Myanmar’s efforts to deal with the Rohingya minority in its conflict-torn Rakhine state undermine the security of the state and the region, UN human rights chief Zeid Ra’ad al-Hussein has warned.
“Myanmar’s handling of northern Rakhine is a lesson in how to make a bad situation worse,” said Zeid, the UN high commissioner for human rights.
Rakhine has been beset by conflict between Buddhists and the Muslim minority Rohingyas for decades.
Fighting flared up again at the beginning of October when Muslim militants allegedly killed nine border guards.
Security forces have imposed “collective punishment on an entire community, with reprisals against already vulnerable Rohingya Muslims continuing more than two months after the border post attacks,” Zeid said.
The UN Human Rights Office has been receiving reports of killings, rapes and burning of Rohingya homes on a daily basis.
Some 27,000 people have fled to neighbouring Bangladesh as a result of the government’s security operations.

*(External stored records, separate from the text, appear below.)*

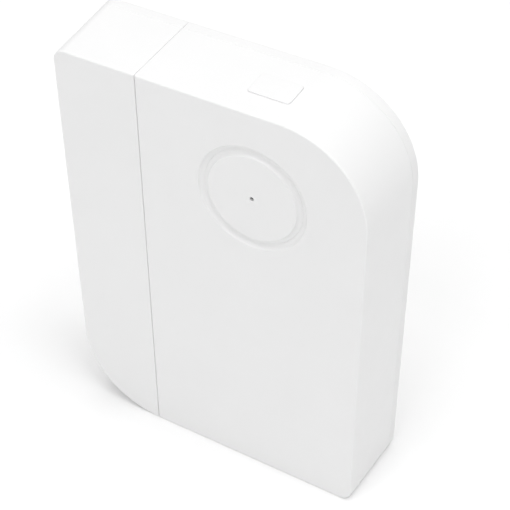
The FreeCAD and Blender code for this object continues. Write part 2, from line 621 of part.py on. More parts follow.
def battery_holder():
    """Moulded cup on the board, open at the front, with a finger notch and a contact slot."""
    back, floor = "Dims.boardFront", "(Dims.boardFront - Dims.cupFloor)"
    ring = rod("CupBlank", "Dims.cellX", "Dims.cellZ",
               "Dims.cellRad + Dims.cupClear + Dims.cupWall", f"{floor} - Dims.cupTall", back)
    bowl = rod("CupBowl", "Dims.cellX", "Dims.cellZ", "Dims.cellRad + Dims.cupClear",
               f"{floor} - Dims.cupTall - 1", floor)
    window = rod("CupWindow", "Dims.cellX", "Dims.cellZ", "Dims.cupWindow", f"{floor} - 1", f"{back} + 1")
    notch = box("CupNotch", ("Dims.cellX - Dims.notchHalf", f"{floor} - Dims.cupTall - 1", "Dims.cellZ"),
                ("Dims.cellX + Dims.notchHalf", f"{floor} - 1", "Dims.cellZ + 20"))
    slot = box("CupSlot", ("Dims.cellX", f"{floor} - Dims.cupTall - 1", "Dims.cellZ - Dims.slotHalf"),
               ("Dims.cellX + 20", f"{back} + 1", "Dims.cellZ + Dims.slotHalf"))
    node("battery_holder", cut("Cup", ring, fuse("CupCuts", bowl, window, notch, slot)))


def sheet_strip(name, points, low, high):
    """A strip of sheet metal: a closed outline of (x, y) points, extruded along Z."""
    corners = [Vector(x, y, low) for x, y in points]
    face = Part.Face(Part.makePolygon(corners + corners[:1]))
    strip = doc.addObject("Part::Feature", name)
    strip.Shape = face.extrude(Vector(0, 0, high - low))
    return strip


def battery_contacts():
    """Arched strip under the cell's cap, and an upright leaf at its rim."""
    board, x, z = number("Dims.boardFront"), number("Dims.cellX"), number("Dims.cellZ")
    crown, leaf = number("Dims.boardFront - Dims.cupFloor - 0.03"), 0.2
    arch = [(x - 6, board), (x - 6, board - leaf), (x - 4, board - leaf), (x - 1.5, crown),
            (x + 1.5, crown), (x + 4, board - leaf), (x + 6, board - leaf), (x + 6, board),
            (x + 3.8, board), (x + 1.3, crown + leaf), (x - 1.3, crown + leaf),
            (x - 3.8, board)]
    node("battery_contact_negative", sheet_strip("CapContact", arch, z - 2, z + 2))
    rim = number("Dims.cellX + Dims.cellRad + 0.04")
    top = number("Dims.boardFront - Dims.cupFloor - 3.2")
    upright = [(rim + leaf, board), (rim + leaf + 2, board), (rim + leaf + 2, board - leaf),
               (rim + 2 * leaf, board - leaf), (rim + leaf, top), (rim, top),
               (rim, top + 1.2), (rim + leaf * 0.8, top + 1.9)]
    node("battery_contact_positive", sheet_strip("RimContact", upright, z - 2.5, z + 2.5))


def tact_switch():
    """Push switch under the button: square case, and the plunger that the button's nose moves."""
    x, z = "Dims.buttonX", f"(Dims.buttonZ - {SWITCH_DROP})"
    front = "(Dims.boardFront - 3.3)"
    case = box("SwitchCase", (f"{x} - 3", front, f"{z} - 3"),
               (f"{x} + 3", "Dims.boardFront", f"{z} + 3"))
    well = rod("SwitchWell", x, z, "1.75", f"{front} - 1", f"{front} + 1.6")
    node("button_switch_case", cut("SwitchBody", case, well))
    node("button_switch_plunger", rod("SwitchPlunger", x, z, "1.7", SWITCH_TIP, f"{front} + 1"))


def tamper_switch():
    """Small switch that the cover's post holds down while the cover is on."""
    front = "(Dims.boardFront - 2.2)"
    case = box("TamperCase", (f"{TAMPER_X} - 2.2", front, f"{TAMPER_Z} - 2.2"),
               (f"{TAMPER_X} + 2.2", "Dims.boardFront", f"{TAMPER_Z} + 2.2"))
    well = rod("TamperWell", TAMPER_X, TAMPER_Z, "0.95", f"{front} - 1", f"{front} + 1.4")
    node("tamper_switch_case", cut("TamperBody", case, well))
    node("tamper_switch_plunger", rod("TamperPlunger", TAMPER_X, TAMPER_Z, "0.9",
                                      "Dims.boardFront - 3", f"{front} + 1.3"))


def status_led():
    x, z = "Dims.buttonX", "Dims.buttonZ"
    base = box("LedBase", (f"{x} - 1", "Dims.boardFront - 0.35", f"{z} - 0.6"),
               (f"{x} + 1", "Dims.boardFront", f"{z} + 0.6"))
    lens = box("LedLens", (f"{x} - 0.6", "Dims.boardFront - 0.7", f"{z} - 0.6"),
               (f"{x} + 0.6", "Dims.boardFront - 0.3", f"{z} + 0.6"))
    node("status_led", fuse("Led", base, lens))


def radio_parts():
    """Radio chip under its shield, the crystal, the aerial and the small chip parts."""
    board = "Dims.boardFront"
    left, right, low, high = "-5.6", "5.4", "38.2", "47.2"
    lid = box("ShieldOuter", (left, f"{board} - 2", low), (right, board, high))
    room = box("ShieldRoom", (f"{left} + 0.25", f"{board} - 1.75", f"{low} + 0.25"),
               (f"{right} - 0.25", f"{board} + 1", f"{high} - 0.25"))
    node("radio_shield", cut("Shield", lid, room))
    node("radio_chip", box("ChipBody", ("-2.6", f"{board} - 0.9", "40.2"),
                           ("2.4", board, "45.2")))
    crystal = box("CrystalCan", ("8", f"{board} - 1", "42.6"), ("11.2", board, "45.1"))
    node("crystal", crystal)
    strip = box("AerialStrip", ("9.4", f"{board} - 3.4", "59.6"), ("17.5", f"{board} - 3.1", "61.6"))
    legs = [box(f"AerialLeg{index}", (x, f"{board} - 3.2", "59.6"), (f"{x} + 0.3", board, "60.8"))
            for index, x in enumerate(("9.4", "12.4"))]
    node("aerial", fuse("Aerial", strip, *legs))
    chips = []
    places = ((14.5, 37.6), (14.5, 39.4), (16.7, 37.6), (16.7, 39.4), (12.4, 37.6), (-1, 49.6),
              (1.2, 49.6), (16.4, 49), (18.6, 49), (18.6, 51))
    for index, (x, z) in enumerate(places):
        chips.append(box(f"Chip{index}", (x, f"{board} - 0.55", z), (x + 1.6, board, z + 0.85)))
    node("chip_parts", group("ChipParts", *chips))


# ---------------------------------------------------------------- build, test and write

for make in (sensor_front_cover, push_button, light_pipe, release_tab, sensor_rear_base,
             magnet_front_cover, magnet_rear_base, bar_magnet, magnet_foam, circuit_board,
             board_screws, reed_switch, coin_cell, battery_holder, battery_contacts, tact_switch,
             tamper_switch, status_led, radio_parts):
    make()
adhesive_pad("sensor_adhesive_pad", "SensorTape", SENSOR_PAD)
adhesive_pad("magnet_adhesive_pad", "MagnetTape", MAGNET_PAD)
doc.recompute()

for thing in doc.Objects:
    if {"Invalid", "Error"} & set(thing.State):
        raise RuntimeError(f"{thing.Name} ({thing.Label}) failed: {thing.State}")

for name, thing in nodes.items():
    shape = thing.Shape
    if shape.isNull() or not shape.isValid() or not shape.Solids:
        raise RuntimeError(f"{name} has no valid solid")
    shape.exportStep(f"parts/{name}.step")
    size = shape.BoundBox
    print(f"{name:26s} solids {len(shape.Solids)} volume {shape.Volume:9.2f}"
          f"  x {size.XMin:7.2f} {size.XMax:7.2f}  y {size.YMin:6.2f} {size.YMax:6.2f}"
          f"  z {size.ZMin:6.2f} {size.ZMax:6.2f}")
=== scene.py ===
import math

import bmesh
import bpy
from mathutils import Matrix, Vector


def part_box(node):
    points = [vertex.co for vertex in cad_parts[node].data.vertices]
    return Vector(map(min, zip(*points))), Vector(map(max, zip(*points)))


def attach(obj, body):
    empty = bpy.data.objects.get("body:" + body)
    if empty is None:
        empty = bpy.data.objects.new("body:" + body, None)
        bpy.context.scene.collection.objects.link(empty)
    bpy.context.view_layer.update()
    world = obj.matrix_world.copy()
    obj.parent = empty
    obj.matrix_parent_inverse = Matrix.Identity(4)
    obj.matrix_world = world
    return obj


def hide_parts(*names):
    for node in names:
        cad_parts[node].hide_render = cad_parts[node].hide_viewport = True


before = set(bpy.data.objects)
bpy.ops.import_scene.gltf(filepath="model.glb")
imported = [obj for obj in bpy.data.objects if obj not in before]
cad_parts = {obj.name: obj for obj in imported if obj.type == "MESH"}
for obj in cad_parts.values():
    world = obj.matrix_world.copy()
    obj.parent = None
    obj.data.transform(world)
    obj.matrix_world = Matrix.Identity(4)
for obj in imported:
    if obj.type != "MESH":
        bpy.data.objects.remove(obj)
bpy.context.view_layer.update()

# Looks of a door contact sensor: drafted white shells, the press disc in its groove, the release
# tab, the rear plates, and the board with its parts.  Shapes are made in millimetres in the CAD
# frame (+Z up, fronts to -Y) and scaled to metres once, when a piece is finished.

MM = 0.001


def node_box(node):
    """Lowest and highest corner of a CAD node, in millimetres."""
    low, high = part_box(node)
    return low / MM, high / MM


def middle_of(low, high):
    """The middle of a box, as (x, z)."""
    return (low.x + high.x) / 2, (low.z + high.z) / 2


# ---------------------------------------------------------------- sizes from the frame

cover_low, cover_high = node_box("sensor_front_cover")
base_low, base_high = node_box("sensor_rear_base")
magnet_low, magnet_high = node_box("magnet_rear_base")
button_low, button_high = node_box("push_button")
tab_low, tab_high = node_box("release_tab")
board_low, board_high = node_box("circuit_board")

FRONT, BACK, SPLIT = cover_low.y, base_high.y, cover_high.y
DEPTH = BACK - FRONT
DRAFT = 0.8                                   # how far each outer wall spreads from front to back
FRONT_TOP = base_high.z - DRAFT
FRONT_RIGHT = base_high.x - DRAFT
FRONT_LEFT = magnet_low.x + DRAFT
SENSOR_SEAM, MAGNET_SEAM = base_low.x, magnet_high.x
BIG_CORNER, SMALL_CORNER, SEAM_CORNER = 13.9, 2.1, 0.03
WALL, FACE_WALL = 1.3, 1.5
EDGE_ROUND, SEAM_ROUND, SPLIT_EASE = 0.25, 0.15, 0.09
BUTTON = Vector(((button_low.x + button_high.x) / 2, FRONT, 55.6))
DISC_RADIUS, GROOVE_RADIUS, GROOVE_DEEP, BUTTON_GAP = 7.12, 8.77, 0.5, 0.02
PINHOLE_RADIUS = 0.32
TAB_WIDE, TAB_DEEP, TAB_PROUD, TAB_GAP, TAB_CORNER = 6.6, 4.4, 0.2, 0.02, 0.5
TAB_X, TAB_PLACE = 7.45, -0.9                  # the tab's middle along the top wall
DISC_THICK, SOCKET_RADIUS, HOLLOW_RADIUS, NOSE_RADIUS, NOSE_DROP = 1.2, 1.75, 6.5, 1.5, 4.6
REST_GAP, FLANGE_THICK, PRESS_TRAVEL, LIP_GAP = 0.05, 0.8, 0.4, 0.1
FLANGE_FRONT = FRONT + FACE_WALL + REST_GAP
FLANGE_BACK = FLANGE_FRONT + FLANGE_THICK
RIM_CLEAR, RIM_THICK, RIM_TALL = 0.15, 0.9, 1.6
WALL_HOLE, PAD_DEEP, SUNK = 1.75, 0.5, 0.3      # SUNK is how far a post runs into its plate
SENSOR_HOLES, MAGNET_HOLES = ((-4, 4.8), (-4, 65.2)), ((-19, 21), (-19, 63))
SENSOR_RECESS, MAGNET_RECESS = (-6.5, 20.5, 12, 56), (-23, -14, 27, 57)   # left, right, low, high
BOARD_SCREWS, BOARD_PEGS = ((-7.0, 12.0), (20.2, 40.0)), ((20.6, 10.6), (-7.0, 59.6))
BOSS_RADIUS, SHELF_RADIUS, PEG_RADIUS, PEG_TALL = 2.1, 1.6, 0.9, 1.3

# ---------------------------------------------------------------- meshes


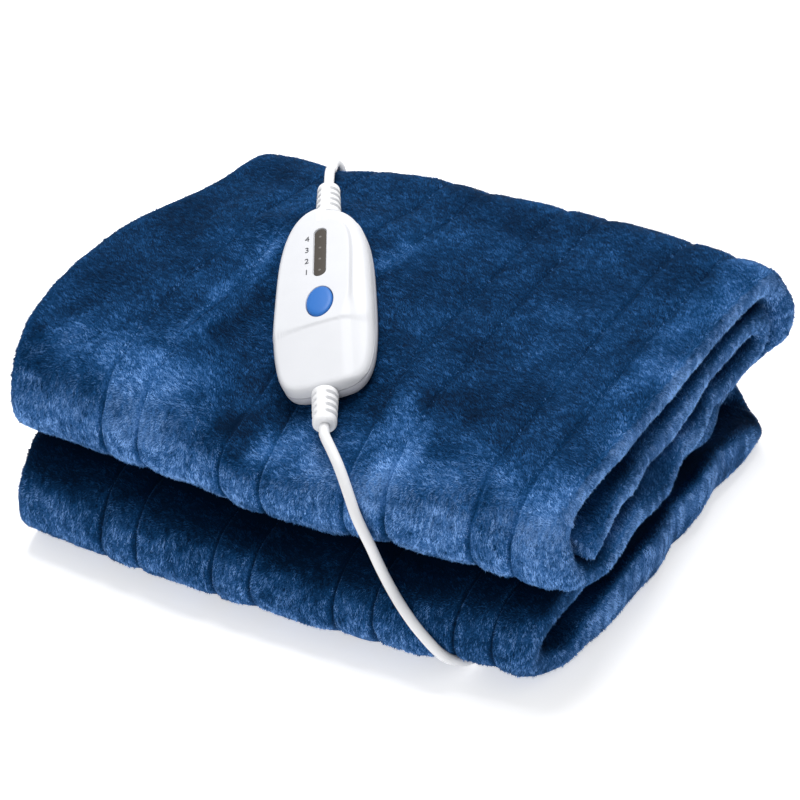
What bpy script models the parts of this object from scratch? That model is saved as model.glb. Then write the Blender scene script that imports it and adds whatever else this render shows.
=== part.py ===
# Electric heated throw: a plush blanket folded into two stacked bundles, its hand
# controller lying on top, the lead that enters the blanket and the mains lead with its plug.
# Metres, +Z up.  X runs along the front folds, Y from front to back, and the origin is on
# the floor under the middle of the folded blanket.

import bpy
import bmesh
import numpy as np
from math import cos, sin, pi, radians
from mathutils import Matrix, Vector
from mathutils.geometry import interpolate_bezier

# ---------------------------------------------------------------- driving dimensions

BLANKET_WIDTH = 0.380      # along the front folds: a quarter of 1.52 m
BLANKET_DEPTH = 0.345      # front to back, from the photograph's proportions
BLANKET_HEIGHT = 0.140
PLY = 0.0088               # one ply: two plush faces with the heating wire between
PLY_GAP = 0.0016           # between the two plies of a layer
LAYER = 2 * PLY + PLY_GAP  # a layer is two plies, joined in the fold at the right

STITCH_PITCH = 0.0838      # from one pair of seams to the next
STITCH_PAIR = 0.0272       # between the two seams of a pair, the heating wire's channel
STITCH_FIRST = -0.1215     # the left seam of the leftmost pair
STITCH_PAIRS = 4
STITCH_DEPTH = 0.0014
PILLOW = 0.0007            # how far the cloth swells between seams
INNER_PLACES = (-0.105, -0.070, -0.040, -0.012, 0.020, 0.070)   # points across inner faces

# The folded section, from the end tucked into the upper bundle to the end tucked into the
# lower one.  height: middle of the layer; front, back: where it is straight between folds;
# side, reach: where the next fold lies and how far it goes past that; rims: how far the
# fold at the right end stands out, at the layer's front and back; swell: how much thicker
# that rim gets, over the layer that it wraps.
LAYERS = (
    # name,          height, front,   back,  side of next fold, reach, rims,           swell
    ("upper tuck",   0.1010, -0.138,  0.124, "back",            0.020,  0.004, -0.009, 0.0),
    ("upper base",   0.0785, -0.122,  0.124, "front",           0.034,  0.006, -0.005, 0.0),
    ("upper top",    0.1290, -0.122,  0.118, "back",            0.044, -0.006, -0.005, 0.0),
    ("lower top",    0.0540, -0.128,  0.118, "front",           0.032, -0.003, -0.006, 0.0),
    ("lower base",   0.0096, -0.128,  0.140, "back",            0.018,  0.004,  0.002, 0.030),
    ("lower tuck",   0.0320, -0.105,  0.140, "",                0.0,   -0.030, -0.026, 0.0),
)
TOP_LAYER = 2              # the row of the layer that the controller lies on
RIM_SPAN = 0.030           # how far in from the right end a rim's swelling begins
STEPS_IN_LAYER = 5
STEPS_IN_TOP = 16
STEPS_IN_FOLD = 8
STEPS_IN_TIGHT_FOLD = 5    # where the fold's reach is under 0.025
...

Tackling internal security problems by force rather than addressing their root causes leads to “mass displacement, the nurturing of violent extremism, and everybody ultimately losing,” Zeid warned.
The emergence of a well-organised and well-funded Muslim militancy behind the attacks on security forces in Rakhine could further destabilize the conflict-ridden region, the think tank International Crisis Group said this week in a report.
Zeid demanded that the government should finally allow UN observers to visit Rakhine state.
“Given the continued failure to grant us access, we can only fear the worst,” he said.